• **WHAT THE TASK ASKS**
Reproduce only the lines from the one containing "Continue the FreeCAD" through the one containing "(554, bore)])", exactly as written and with both ends included.

• **PROVIDED RECORDS**
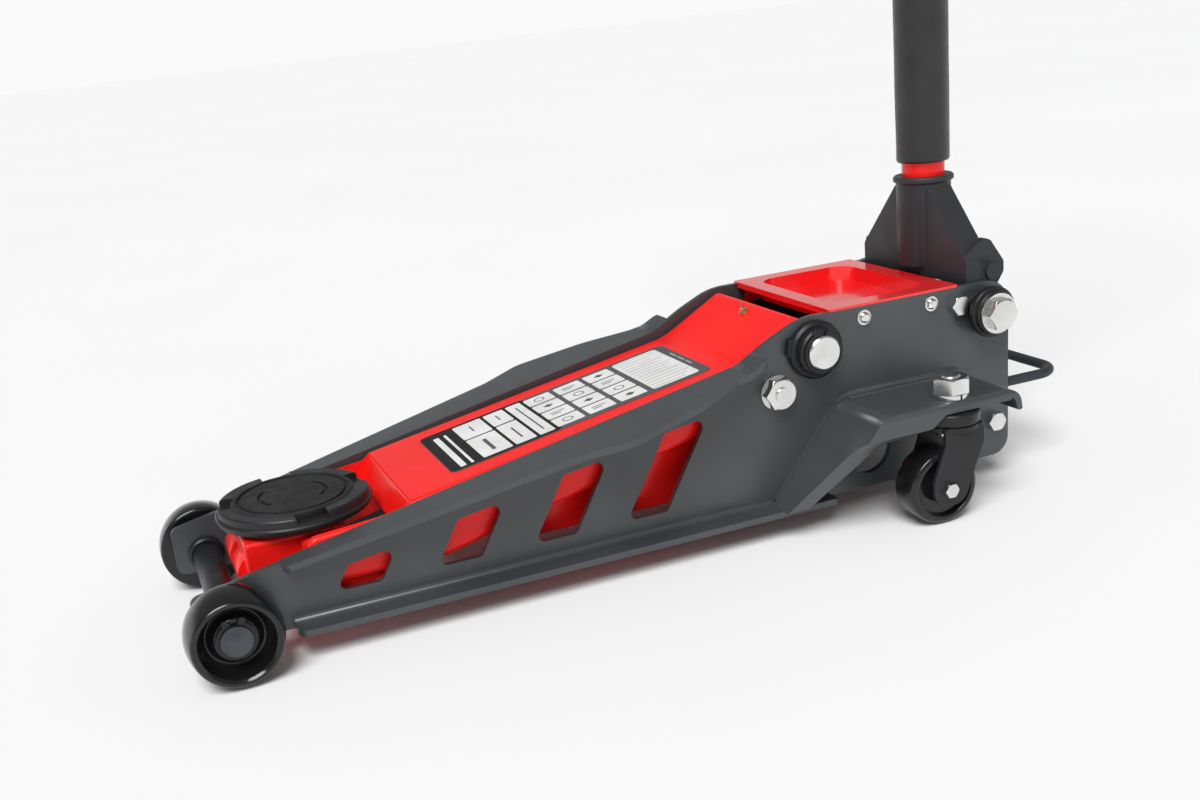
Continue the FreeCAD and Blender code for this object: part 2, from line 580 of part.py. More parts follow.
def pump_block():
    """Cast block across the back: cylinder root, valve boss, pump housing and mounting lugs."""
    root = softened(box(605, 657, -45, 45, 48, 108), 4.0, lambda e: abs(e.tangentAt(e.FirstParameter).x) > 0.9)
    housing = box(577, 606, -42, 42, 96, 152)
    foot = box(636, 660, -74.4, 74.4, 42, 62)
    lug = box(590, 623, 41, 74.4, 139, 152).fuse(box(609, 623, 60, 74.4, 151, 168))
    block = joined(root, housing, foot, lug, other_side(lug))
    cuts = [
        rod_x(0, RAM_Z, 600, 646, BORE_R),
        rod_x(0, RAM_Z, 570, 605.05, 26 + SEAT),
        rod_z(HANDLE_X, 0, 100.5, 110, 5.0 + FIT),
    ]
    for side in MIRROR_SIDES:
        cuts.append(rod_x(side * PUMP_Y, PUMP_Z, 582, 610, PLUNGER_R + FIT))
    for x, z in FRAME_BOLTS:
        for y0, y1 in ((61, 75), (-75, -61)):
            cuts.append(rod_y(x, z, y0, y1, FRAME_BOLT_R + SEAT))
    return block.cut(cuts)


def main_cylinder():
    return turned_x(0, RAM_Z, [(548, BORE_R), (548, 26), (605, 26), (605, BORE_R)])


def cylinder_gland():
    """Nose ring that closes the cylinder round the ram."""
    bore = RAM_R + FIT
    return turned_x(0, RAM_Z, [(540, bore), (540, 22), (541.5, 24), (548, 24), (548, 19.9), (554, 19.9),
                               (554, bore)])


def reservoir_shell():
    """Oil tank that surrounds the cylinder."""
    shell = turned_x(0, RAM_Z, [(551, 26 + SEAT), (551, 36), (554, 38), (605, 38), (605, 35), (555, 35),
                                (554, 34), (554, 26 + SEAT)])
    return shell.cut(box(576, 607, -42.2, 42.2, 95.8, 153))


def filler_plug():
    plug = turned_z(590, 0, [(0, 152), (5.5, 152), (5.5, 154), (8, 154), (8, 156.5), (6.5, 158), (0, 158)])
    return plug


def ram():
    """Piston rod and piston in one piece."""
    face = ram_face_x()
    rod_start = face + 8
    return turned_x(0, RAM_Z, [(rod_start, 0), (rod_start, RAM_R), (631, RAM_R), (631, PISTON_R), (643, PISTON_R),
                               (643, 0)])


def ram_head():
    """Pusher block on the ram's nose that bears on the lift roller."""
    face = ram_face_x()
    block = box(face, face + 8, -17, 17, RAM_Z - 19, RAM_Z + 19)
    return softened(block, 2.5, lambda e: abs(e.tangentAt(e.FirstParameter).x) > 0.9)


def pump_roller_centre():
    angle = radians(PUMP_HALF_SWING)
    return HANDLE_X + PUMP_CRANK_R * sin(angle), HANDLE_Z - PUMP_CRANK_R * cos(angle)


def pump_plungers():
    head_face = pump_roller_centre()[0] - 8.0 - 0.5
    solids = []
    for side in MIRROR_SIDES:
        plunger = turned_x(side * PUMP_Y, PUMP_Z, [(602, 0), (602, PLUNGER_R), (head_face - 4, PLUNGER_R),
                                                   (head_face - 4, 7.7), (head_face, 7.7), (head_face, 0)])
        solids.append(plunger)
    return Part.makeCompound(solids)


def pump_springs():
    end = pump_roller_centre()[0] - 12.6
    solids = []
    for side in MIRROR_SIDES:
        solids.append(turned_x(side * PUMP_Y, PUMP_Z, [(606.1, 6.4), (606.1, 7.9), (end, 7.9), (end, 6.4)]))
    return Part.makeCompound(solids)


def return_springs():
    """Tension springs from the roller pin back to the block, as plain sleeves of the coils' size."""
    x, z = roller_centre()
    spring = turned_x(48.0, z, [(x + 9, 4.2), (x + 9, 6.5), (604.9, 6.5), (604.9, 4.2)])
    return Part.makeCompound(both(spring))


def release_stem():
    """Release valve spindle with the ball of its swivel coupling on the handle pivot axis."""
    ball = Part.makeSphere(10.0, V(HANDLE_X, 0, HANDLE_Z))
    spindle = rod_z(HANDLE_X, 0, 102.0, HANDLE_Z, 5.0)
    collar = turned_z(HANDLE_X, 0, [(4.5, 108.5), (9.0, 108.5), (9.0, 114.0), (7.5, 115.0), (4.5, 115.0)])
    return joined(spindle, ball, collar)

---

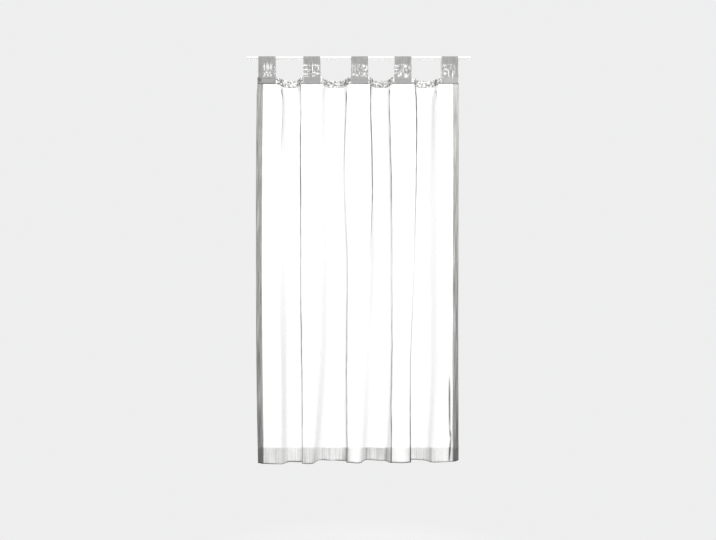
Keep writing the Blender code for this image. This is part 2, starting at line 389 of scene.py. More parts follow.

• **FINISHED TASK**
Continue the FreeCAD and Blender code for this object: part 2, from line 580 of part.py. More parts follow.
def pump_block():
    """Cast block across the back: cylinder root, valve boss, pump housing and mounting lugs."""
    root = softened(box(605, 657, -45, 45, 48, 108), 4.0, lambda e: abs(e.tangentAt(e.FirstParameter).x) > 0.9)
    housing = box(577, 606, -42, 42, 96, 152)
    foot = box(636, 660, -74.4, 74.4, 42, 62)
    lug = box(590, 623, 41, 74.4, 139, 152).fuse(box(609, 623, 60, 74.4, 151, 168))
    block = joined(root, housing, foot, lug, other_side(lug))
    cuts = [
        rod_x(0, RAM_Z, 600, 646, BORE_R),
        rod_x(0, RAM_Z, 570, 605.05, 26 + SEAT),
        rod_z(HANDLE_X, 0, 100.5, 110, 5.0 + FIT),
    ]
    for side in MIRROR_SIDES:
        cuts.append(rod_x(side * PUMP_Y, PUMP_Z, 582, 610, PLUNGER_R + FIT))
    for x, z in FRAME_BOLTS:
        for y0, y1 in ((61, 75), (-75, -61)):
            cuts.append(rod_y(x, z, y0, y1, FRAME_BOLT_R + SEAT))
    return block.cut(cuts)


def main_cylinder():
    return turned_x(0, RAM_Z, [(548, BORE_R), (548, 26), (605, 26), (605, BORE_R)])


def cylinder_gland():
    """Nose ring that closes the cylinder round the ram."""
    bore = RAM_R + FIT
    return turned_x(0, RAM_Z, [(540, bore), (540, 22), (541.5, 24), (548, 24), (548, 19.9), (554, 19.9),
                               (554, bore)])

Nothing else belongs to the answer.